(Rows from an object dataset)
◆ ◆ ◆ ◆ ◆ ◆ ◆
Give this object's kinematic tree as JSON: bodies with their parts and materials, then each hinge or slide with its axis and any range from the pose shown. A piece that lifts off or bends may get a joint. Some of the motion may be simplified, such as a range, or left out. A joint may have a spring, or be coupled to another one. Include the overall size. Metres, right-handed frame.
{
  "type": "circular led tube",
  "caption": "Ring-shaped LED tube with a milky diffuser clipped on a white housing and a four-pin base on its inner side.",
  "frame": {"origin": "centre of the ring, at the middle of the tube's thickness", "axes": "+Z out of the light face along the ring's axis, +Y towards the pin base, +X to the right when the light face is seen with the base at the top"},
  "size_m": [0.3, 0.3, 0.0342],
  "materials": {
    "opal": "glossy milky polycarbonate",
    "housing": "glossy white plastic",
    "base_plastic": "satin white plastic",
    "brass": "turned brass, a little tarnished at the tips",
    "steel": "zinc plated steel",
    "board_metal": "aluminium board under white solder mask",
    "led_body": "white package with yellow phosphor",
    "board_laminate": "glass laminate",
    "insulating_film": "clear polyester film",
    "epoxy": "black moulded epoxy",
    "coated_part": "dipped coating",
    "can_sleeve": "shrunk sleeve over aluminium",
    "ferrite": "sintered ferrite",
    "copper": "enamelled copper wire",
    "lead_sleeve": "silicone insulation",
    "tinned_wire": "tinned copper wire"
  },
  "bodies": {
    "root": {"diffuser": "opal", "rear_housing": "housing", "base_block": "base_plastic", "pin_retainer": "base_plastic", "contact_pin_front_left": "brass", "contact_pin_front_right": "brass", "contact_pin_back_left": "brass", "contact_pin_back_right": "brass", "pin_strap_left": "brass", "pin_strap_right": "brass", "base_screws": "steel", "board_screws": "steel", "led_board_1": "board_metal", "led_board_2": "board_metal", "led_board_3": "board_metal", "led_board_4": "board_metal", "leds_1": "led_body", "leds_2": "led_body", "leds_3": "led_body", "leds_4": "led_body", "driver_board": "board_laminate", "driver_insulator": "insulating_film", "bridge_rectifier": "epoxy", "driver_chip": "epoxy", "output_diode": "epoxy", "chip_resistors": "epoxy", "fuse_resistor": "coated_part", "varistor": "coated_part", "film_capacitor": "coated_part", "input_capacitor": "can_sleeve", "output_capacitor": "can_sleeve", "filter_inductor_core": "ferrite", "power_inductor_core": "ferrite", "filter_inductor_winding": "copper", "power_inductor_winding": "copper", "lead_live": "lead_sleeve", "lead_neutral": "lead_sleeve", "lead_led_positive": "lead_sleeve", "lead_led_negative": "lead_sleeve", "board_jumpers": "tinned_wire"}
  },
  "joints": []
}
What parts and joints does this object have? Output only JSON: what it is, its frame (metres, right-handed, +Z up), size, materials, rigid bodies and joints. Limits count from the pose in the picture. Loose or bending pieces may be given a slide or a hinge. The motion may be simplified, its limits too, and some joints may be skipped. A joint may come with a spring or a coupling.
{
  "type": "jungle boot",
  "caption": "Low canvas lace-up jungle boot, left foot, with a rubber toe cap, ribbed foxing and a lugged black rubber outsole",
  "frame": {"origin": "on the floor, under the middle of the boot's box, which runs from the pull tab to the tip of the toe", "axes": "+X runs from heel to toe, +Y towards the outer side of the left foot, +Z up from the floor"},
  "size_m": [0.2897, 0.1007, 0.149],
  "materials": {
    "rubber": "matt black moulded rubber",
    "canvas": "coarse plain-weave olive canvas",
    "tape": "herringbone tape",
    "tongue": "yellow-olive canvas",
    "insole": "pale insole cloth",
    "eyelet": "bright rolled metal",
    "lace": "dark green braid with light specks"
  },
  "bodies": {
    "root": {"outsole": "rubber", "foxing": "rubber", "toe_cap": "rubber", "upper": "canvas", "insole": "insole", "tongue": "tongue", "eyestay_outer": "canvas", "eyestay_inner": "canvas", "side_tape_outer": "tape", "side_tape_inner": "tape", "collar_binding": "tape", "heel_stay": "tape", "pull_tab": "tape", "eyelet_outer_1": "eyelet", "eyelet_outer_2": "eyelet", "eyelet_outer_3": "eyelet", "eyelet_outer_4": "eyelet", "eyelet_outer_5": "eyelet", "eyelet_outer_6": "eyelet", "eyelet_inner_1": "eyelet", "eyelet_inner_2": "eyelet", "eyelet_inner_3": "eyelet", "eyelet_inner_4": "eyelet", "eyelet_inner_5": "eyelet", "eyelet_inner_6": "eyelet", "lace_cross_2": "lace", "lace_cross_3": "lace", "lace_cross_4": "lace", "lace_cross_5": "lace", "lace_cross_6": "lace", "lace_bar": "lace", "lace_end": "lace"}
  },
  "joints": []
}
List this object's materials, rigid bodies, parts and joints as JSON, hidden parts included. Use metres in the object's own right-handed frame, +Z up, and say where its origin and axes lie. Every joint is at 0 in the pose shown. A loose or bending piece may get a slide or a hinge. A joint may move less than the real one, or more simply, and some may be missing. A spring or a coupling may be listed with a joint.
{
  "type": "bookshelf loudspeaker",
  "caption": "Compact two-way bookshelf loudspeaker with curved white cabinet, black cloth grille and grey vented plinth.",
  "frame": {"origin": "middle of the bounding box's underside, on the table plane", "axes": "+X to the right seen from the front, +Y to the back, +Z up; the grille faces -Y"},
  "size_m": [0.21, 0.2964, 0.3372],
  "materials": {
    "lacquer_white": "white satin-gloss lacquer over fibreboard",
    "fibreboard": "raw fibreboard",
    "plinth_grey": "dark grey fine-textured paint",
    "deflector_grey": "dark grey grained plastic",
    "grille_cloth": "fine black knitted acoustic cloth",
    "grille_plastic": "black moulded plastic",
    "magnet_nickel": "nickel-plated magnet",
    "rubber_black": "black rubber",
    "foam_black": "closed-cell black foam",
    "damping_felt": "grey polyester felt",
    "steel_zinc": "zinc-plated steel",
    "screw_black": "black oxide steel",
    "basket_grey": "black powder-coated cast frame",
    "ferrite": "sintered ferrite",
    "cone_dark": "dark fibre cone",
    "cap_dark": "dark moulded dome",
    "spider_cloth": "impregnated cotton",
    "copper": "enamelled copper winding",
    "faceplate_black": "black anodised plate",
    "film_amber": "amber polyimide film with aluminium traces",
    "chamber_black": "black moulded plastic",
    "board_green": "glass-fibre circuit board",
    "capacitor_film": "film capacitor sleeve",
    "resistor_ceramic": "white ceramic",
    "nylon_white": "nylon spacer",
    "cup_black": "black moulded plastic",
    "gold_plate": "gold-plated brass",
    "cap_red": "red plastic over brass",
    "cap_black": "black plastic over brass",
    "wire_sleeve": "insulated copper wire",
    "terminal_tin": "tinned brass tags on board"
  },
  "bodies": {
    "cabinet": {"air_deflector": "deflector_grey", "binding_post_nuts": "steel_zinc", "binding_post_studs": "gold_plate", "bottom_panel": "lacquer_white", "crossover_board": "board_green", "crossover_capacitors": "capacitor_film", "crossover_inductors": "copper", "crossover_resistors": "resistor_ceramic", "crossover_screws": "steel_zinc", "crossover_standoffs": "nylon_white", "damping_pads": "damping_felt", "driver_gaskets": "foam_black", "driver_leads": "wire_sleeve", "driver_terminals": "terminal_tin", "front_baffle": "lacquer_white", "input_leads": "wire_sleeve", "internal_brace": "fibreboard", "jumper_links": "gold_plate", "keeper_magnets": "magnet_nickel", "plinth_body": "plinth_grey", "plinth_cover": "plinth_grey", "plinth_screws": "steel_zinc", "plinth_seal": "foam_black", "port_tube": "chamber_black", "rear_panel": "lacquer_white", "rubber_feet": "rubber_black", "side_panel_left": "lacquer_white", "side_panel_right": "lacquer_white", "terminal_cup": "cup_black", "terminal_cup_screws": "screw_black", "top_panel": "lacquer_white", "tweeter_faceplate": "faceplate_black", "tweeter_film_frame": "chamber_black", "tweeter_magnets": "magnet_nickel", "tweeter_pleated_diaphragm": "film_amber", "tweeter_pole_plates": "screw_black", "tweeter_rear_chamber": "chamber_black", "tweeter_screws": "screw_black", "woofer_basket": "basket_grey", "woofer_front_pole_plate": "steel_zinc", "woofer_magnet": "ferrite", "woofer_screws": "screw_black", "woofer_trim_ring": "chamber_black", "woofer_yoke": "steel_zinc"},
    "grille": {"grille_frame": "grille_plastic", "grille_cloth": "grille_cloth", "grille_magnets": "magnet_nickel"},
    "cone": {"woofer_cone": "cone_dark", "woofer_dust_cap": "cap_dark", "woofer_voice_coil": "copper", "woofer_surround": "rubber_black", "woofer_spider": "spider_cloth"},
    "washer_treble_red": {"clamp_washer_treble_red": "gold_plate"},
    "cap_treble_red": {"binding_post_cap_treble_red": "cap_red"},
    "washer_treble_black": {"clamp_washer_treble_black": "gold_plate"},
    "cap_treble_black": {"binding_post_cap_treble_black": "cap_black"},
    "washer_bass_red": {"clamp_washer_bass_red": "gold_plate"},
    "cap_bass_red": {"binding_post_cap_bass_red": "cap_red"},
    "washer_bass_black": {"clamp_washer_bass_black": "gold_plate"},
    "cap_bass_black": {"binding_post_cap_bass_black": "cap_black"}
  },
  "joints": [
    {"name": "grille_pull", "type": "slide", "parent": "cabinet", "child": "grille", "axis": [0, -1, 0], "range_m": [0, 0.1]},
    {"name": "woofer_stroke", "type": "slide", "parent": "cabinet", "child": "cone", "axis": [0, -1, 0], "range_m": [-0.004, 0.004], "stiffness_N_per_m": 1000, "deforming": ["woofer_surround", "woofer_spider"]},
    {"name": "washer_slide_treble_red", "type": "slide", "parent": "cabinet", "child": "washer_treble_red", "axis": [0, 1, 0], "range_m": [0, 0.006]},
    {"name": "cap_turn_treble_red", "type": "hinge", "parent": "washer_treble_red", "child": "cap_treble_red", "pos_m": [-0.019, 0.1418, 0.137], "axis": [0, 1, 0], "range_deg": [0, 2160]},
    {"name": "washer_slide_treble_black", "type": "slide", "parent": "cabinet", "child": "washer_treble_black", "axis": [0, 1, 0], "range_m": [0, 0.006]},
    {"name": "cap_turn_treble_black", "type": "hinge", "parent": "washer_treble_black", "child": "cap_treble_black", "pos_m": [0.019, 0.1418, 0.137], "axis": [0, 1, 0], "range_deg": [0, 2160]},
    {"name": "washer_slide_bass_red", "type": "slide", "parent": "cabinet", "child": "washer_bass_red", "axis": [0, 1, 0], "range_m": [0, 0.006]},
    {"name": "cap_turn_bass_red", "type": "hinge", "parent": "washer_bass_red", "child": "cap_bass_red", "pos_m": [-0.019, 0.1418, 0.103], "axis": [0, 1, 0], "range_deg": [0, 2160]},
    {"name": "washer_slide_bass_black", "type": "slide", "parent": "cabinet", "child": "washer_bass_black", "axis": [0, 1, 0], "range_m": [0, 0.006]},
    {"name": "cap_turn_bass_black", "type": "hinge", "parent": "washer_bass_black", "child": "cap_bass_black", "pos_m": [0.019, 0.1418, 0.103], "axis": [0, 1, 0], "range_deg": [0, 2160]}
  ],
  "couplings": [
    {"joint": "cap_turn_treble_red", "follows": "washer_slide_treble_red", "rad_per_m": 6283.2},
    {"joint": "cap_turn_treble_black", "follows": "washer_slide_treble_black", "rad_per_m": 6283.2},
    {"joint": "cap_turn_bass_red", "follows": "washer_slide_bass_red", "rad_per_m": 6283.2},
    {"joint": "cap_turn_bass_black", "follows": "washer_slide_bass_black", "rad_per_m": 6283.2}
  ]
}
◆ ◆ ◆ ◆ ◆ ◆ ◆
Your task is to pick out every line with the string "shown" and copy it.

Give this object's kinematic tree as JSON: bodies with their parts and materials, then each hinge or slide with its axis and any range from the pose shown. A piece that lifts off or bends may get a joint. Some of the motion may be simplified, such as a range, or left out. A joint may have a spring, or be coupled to another one. Include the overall size. Metres, right-handed frame.
List this object's materials, rigid bodies, parts and joints as JSON, hidden parts included. Use metres in the object's own right-handed frame, +Z up, and say where its origin and axes lie. Every joint is at 0 in the pose shown. A loose or bending piece may get a slide or a hinge. A joint may move less than the real one, or more simply, and some may be missing. A spring or a coupling may be listed with a joint.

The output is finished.